Information provided:
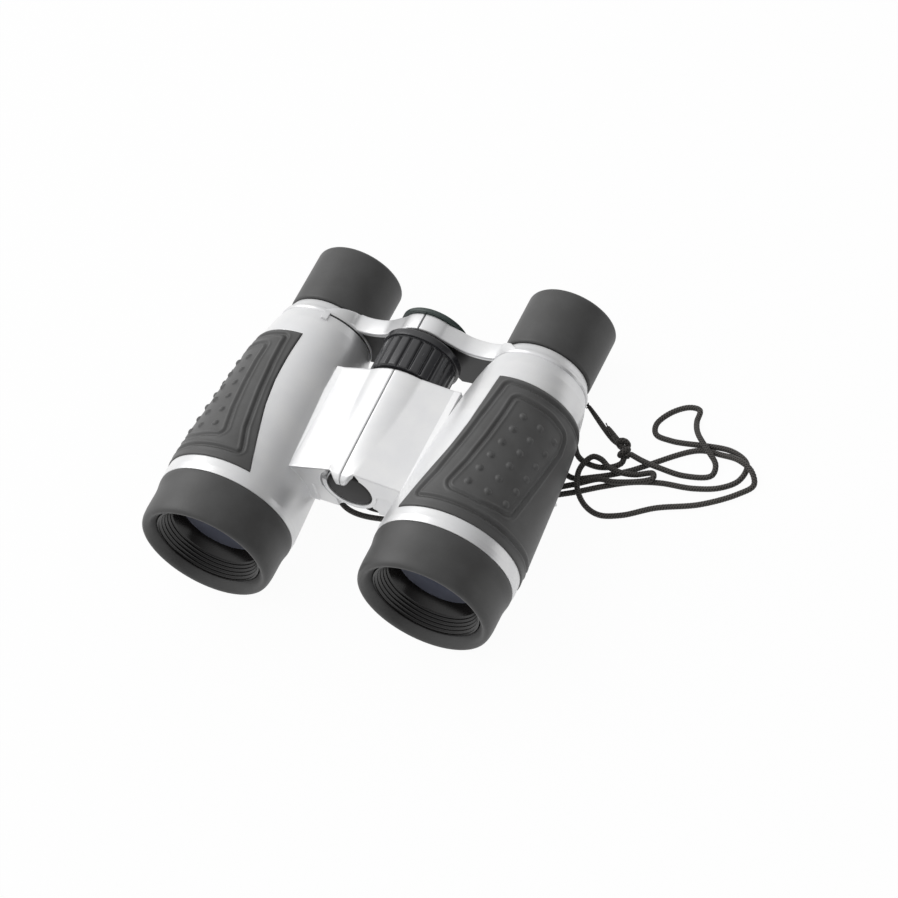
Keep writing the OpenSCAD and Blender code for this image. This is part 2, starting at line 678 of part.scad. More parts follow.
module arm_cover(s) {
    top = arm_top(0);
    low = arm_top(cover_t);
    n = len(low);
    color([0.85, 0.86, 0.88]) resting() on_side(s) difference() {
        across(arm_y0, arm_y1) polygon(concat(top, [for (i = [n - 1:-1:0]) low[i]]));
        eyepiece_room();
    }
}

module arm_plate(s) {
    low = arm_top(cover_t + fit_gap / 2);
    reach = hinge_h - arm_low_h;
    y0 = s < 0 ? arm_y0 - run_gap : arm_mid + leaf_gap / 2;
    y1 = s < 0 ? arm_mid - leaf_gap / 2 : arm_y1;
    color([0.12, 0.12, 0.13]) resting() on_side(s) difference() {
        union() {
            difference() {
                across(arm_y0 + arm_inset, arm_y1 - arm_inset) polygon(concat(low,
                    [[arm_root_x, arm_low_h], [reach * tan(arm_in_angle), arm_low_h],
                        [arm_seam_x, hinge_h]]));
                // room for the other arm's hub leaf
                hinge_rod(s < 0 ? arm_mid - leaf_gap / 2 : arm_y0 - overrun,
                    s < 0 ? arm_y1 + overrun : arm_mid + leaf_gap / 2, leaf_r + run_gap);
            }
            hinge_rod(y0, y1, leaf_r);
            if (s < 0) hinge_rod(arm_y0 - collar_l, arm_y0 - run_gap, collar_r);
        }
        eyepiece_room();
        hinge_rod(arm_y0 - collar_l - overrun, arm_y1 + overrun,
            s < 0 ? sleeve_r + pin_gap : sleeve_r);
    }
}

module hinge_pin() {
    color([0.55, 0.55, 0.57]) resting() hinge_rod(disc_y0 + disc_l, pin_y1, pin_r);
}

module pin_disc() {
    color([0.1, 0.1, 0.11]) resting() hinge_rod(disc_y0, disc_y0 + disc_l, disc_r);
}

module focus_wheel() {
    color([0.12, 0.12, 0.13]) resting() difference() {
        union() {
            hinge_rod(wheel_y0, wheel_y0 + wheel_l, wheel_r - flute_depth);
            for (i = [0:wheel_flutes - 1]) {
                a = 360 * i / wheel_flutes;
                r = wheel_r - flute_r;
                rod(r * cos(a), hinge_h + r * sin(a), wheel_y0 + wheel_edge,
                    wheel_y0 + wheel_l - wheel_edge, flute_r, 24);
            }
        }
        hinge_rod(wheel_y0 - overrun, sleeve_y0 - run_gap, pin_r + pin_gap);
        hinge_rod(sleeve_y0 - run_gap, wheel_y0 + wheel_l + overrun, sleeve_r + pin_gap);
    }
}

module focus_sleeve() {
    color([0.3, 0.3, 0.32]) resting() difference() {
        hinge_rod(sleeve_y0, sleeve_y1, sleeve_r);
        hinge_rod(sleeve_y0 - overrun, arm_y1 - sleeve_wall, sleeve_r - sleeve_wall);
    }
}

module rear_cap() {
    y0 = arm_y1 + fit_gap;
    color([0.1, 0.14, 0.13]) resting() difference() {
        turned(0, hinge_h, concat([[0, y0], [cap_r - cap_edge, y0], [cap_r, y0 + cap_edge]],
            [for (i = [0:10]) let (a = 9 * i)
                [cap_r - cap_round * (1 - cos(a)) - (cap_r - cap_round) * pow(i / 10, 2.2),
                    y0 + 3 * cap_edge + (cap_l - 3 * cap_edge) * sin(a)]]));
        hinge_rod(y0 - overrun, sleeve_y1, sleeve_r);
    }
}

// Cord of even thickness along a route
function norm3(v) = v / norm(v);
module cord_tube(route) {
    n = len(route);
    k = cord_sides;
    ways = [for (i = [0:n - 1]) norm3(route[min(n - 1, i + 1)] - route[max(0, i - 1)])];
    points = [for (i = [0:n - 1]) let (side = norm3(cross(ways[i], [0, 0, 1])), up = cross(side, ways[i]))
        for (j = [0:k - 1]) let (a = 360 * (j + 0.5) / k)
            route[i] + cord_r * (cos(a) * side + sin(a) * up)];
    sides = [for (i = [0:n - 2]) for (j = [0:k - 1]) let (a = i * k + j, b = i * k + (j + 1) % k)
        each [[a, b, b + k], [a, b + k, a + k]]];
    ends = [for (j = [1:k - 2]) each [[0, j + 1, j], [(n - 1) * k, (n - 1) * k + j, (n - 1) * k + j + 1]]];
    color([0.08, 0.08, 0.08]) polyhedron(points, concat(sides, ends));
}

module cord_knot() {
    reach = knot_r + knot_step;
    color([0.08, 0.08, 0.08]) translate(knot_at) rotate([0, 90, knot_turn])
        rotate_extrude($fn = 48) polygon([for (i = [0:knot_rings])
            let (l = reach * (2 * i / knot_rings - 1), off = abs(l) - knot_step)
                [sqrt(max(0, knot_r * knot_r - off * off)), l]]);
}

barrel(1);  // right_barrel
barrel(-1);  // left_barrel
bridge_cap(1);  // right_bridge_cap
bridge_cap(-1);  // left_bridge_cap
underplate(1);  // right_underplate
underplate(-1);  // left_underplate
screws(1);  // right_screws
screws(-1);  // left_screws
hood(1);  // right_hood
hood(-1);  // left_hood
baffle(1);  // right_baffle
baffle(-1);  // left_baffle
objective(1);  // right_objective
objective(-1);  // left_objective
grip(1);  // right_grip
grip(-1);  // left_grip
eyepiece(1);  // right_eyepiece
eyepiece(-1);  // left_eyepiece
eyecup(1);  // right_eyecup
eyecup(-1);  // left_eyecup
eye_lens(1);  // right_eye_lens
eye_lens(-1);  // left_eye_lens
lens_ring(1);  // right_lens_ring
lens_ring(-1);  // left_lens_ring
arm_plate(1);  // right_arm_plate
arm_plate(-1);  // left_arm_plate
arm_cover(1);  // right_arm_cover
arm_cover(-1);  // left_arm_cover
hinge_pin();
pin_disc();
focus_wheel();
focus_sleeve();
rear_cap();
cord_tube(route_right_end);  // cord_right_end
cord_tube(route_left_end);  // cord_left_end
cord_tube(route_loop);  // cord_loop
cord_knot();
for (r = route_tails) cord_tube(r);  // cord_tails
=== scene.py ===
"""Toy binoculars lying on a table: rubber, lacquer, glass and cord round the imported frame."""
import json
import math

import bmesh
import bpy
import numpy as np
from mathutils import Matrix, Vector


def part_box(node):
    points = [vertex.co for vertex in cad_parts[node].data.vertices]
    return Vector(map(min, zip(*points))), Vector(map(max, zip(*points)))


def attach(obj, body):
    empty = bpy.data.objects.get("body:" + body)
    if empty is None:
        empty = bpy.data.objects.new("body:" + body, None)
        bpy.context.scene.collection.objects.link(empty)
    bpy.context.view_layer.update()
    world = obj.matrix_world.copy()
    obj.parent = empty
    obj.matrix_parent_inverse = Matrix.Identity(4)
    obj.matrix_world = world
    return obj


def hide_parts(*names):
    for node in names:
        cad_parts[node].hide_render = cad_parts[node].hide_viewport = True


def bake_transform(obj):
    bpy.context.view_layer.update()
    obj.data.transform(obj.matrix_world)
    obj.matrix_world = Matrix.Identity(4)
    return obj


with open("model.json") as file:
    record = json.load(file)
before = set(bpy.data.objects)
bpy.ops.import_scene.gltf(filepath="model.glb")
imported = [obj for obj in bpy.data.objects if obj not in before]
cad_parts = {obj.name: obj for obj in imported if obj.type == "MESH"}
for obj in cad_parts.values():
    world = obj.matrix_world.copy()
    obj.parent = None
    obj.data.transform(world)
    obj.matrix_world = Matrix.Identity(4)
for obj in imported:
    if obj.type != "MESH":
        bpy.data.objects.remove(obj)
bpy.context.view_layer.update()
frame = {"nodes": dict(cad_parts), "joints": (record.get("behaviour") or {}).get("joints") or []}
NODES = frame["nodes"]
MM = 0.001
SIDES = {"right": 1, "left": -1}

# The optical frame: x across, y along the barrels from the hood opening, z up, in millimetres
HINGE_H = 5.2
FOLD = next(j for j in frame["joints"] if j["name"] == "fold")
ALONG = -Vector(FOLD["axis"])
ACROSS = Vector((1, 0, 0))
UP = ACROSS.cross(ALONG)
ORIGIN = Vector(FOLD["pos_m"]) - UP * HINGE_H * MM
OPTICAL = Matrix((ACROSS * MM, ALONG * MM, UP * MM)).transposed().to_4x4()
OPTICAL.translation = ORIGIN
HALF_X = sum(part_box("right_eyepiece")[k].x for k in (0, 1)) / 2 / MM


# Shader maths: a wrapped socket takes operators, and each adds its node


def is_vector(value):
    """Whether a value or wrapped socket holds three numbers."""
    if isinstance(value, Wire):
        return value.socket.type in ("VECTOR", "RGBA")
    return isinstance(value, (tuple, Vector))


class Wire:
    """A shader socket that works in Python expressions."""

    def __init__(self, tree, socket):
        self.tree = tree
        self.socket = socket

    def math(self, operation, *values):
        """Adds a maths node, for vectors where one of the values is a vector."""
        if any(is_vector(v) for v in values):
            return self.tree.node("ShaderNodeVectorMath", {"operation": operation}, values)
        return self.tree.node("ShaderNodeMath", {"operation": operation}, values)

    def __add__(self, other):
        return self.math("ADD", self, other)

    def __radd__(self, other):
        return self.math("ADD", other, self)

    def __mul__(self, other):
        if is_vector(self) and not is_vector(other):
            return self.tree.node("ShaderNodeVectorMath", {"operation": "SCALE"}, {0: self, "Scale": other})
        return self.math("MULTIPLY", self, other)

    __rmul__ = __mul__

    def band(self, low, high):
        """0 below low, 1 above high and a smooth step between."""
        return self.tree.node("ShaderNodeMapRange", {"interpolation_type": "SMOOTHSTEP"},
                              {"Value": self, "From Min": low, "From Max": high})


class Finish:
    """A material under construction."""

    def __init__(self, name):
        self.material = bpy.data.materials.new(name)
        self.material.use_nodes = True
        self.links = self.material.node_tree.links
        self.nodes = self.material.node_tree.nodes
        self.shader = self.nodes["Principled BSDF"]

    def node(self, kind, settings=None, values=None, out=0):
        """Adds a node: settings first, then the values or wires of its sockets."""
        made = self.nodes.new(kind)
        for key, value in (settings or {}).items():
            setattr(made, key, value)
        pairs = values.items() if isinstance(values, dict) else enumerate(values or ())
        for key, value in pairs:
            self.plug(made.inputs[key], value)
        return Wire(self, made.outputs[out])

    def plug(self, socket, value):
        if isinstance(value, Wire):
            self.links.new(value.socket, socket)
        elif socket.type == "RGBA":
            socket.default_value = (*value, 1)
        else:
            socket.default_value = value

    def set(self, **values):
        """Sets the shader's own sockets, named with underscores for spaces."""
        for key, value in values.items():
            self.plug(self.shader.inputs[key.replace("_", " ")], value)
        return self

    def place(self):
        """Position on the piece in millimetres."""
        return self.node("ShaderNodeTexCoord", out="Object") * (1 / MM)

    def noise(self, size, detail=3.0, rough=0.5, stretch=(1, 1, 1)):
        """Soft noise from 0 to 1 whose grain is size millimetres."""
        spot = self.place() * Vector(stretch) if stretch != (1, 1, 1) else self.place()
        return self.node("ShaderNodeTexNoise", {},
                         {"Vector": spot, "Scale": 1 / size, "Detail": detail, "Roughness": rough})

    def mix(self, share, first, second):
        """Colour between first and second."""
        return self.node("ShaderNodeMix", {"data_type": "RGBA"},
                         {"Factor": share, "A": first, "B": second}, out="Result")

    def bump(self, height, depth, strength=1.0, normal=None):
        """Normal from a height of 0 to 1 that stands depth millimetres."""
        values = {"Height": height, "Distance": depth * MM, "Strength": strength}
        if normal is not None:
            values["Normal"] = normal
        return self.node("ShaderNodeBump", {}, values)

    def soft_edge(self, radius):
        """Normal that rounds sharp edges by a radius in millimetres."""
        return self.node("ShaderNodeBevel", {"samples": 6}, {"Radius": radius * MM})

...

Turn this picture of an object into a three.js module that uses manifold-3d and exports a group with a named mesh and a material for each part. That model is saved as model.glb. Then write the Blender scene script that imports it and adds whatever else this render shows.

---

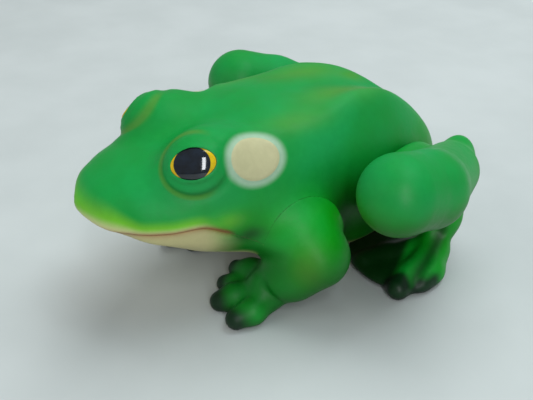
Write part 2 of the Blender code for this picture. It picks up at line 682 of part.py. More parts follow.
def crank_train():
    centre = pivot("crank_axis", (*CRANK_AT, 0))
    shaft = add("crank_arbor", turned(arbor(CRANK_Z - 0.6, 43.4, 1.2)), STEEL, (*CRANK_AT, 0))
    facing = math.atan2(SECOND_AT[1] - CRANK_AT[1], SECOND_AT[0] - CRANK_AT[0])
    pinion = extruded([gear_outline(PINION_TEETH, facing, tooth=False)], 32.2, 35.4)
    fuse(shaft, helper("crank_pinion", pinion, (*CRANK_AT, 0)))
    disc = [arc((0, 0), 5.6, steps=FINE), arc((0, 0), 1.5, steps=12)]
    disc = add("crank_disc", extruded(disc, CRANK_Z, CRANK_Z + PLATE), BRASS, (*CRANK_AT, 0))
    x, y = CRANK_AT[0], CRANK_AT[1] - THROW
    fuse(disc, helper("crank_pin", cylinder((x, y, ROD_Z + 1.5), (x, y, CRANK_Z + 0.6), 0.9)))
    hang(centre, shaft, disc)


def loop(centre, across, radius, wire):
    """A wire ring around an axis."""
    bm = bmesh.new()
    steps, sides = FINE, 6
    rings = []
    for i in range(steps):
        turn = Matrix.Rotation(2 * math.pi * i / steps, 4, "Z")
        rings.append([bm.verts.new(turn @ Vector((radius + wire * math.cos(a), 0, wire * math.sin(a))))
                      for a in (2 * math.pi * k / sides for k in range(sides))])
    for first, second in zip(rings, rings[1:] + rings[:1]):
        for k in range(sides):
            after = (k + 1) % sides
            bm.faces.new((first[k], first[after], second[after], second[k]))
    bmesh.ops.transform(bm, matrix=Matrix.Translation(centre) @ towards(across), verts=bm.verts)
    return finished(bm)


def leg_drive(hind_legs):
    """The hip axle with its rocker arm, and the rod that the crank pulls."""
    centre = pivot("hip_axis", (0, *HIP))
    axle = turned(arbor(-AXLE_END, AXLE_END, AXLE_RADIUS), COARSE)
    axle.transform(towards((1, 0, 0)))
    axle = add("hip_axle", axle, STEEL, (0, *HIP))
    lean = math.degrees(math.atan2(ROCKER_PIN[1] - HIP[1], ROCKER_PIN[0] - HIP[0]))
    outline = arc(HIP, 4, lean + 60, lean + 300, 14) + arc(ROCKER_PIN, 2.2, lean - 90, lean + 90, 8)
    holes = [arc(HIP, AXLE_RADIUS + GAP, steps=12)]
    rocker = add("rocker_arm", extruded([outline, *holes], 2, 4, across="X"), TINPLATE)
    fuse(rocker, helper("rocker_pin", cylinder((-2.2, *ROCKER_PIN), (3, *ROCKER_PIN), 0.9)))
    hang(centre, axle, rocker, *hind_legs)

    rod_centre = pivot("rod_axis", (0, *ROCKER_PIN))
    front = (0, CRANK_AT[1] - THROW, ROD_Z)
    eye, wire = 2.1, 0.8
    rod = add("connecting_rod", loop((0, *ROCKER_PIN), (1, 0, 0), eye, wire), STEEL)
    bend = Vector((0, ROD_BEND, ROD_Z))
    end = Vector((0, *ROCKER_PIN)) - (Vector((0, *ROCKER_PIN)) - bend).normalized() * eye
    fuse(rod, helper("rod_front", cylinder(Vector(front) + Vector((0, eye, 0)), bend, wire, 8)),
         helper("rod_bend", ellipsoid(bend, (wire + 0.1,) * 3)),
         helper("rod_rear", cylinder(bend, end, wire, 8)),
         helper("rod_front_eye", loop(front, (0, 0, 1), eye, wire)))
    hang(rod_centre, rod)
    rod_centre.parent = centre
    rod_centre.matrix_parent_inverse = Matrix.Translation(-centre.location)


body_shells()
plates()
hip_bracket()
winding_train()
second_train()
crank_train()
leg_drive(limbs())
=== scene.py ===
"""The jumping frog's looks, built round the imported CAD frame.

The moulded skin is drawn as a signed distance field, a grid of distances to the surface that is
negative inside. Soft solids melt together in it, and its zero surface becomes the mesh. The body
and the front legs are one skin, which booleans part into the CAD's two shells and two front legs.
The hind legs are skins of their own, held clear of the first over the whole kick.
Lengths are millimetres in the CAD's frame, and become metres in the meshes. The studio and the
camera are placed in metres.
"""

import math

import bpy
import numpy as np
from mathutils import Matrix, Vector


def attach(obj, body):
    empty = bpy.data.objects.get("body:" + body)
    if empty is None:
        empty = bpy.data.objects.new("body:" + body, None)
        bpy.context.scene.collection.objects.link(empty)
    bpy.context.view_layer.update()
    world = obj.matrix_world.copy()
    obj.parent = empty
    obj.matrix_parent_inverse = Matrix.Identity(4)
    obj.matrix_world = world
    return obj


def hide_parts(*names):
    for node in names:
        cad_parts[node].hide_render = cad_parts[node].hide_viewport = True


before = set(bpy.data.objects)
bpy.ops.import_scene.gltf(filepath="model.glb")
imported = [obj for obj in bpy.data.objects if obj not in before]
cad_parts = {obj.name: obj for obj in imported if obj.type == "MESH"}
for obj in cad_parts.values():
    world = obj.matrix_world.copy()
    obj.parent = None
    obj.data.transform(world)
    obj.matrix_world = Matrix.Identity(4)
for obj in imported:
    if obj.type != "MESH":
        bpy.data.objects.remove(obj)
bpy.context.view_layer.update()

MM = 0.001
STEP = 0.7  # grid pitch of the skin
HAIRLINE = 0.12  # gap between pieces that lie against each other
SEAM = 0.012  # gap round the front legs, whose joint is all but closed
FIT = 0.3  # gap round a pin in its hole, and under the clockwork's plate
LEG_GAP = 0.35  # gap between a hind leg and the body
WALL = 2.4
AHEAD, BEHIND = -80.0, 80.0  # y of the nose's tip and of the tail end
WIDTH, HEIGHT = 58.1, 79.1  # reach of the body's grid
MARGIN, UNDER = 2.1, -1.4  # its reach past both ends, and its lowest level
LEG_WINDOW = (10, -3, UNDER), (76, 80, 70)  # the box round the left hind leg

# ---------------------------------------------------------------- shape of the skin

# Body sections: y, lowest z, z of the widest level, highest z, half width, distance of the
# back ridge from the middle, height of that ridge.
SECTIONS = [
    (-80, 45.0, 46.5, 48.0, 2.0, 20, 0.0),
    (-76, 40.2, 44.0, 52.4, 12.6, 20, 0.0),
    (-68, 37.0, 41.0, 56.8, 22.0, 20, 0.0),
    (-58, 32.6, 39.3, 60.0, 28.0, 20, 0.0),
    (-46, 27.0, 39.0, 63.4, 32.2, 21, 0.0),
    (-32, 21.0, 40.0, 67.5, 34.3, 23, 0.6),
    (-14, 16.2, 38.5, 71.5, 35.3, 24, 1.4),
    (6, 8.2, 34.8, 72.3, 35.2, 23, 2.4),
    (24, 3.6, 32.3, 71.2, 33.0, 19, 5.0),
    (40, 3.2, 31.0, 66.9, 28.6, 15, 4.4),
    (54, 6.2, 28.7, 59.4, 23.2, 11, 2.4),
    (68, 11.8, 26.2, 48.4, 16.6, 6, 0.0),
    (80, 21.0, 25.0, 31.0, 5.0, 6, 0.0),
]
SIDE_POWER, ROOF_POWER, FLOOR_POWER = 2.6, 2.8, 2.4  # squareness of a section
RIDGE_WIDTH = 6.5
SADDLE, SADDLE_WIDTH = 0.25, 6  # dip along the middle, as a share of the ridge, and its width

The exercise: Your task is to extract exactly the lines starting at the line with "focus_wheel();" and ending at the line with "zip(*points))), Vector(map(max, zip(*points)))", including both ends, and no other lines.

Response to this exercise:
focus_wheel();
focus_sleeve();
rear_cap();
cord_tube(route_right_end);  // cord_right_end
cord_tube(route_left_end);  // cord_left_end
cord_tube(route_loop);  // cord_loop
cord_knot();
for (r = route_tails) cord_tube(r);  // cord_tails
=== scene.py ===
"""Toy binoculars lying on a table: rubber, lacquer, glass and cord round the imported frame."""
import json
import math

import bmesh
import bpy
import numpy as np
from mathutils import Matrix, Vector


def part_box(node):
    points = [vertex.co for vertex in cad_parts[node].data.vertices]
    return Vector(map(min, zip(*points))), Vector(map(max, zip(*points)))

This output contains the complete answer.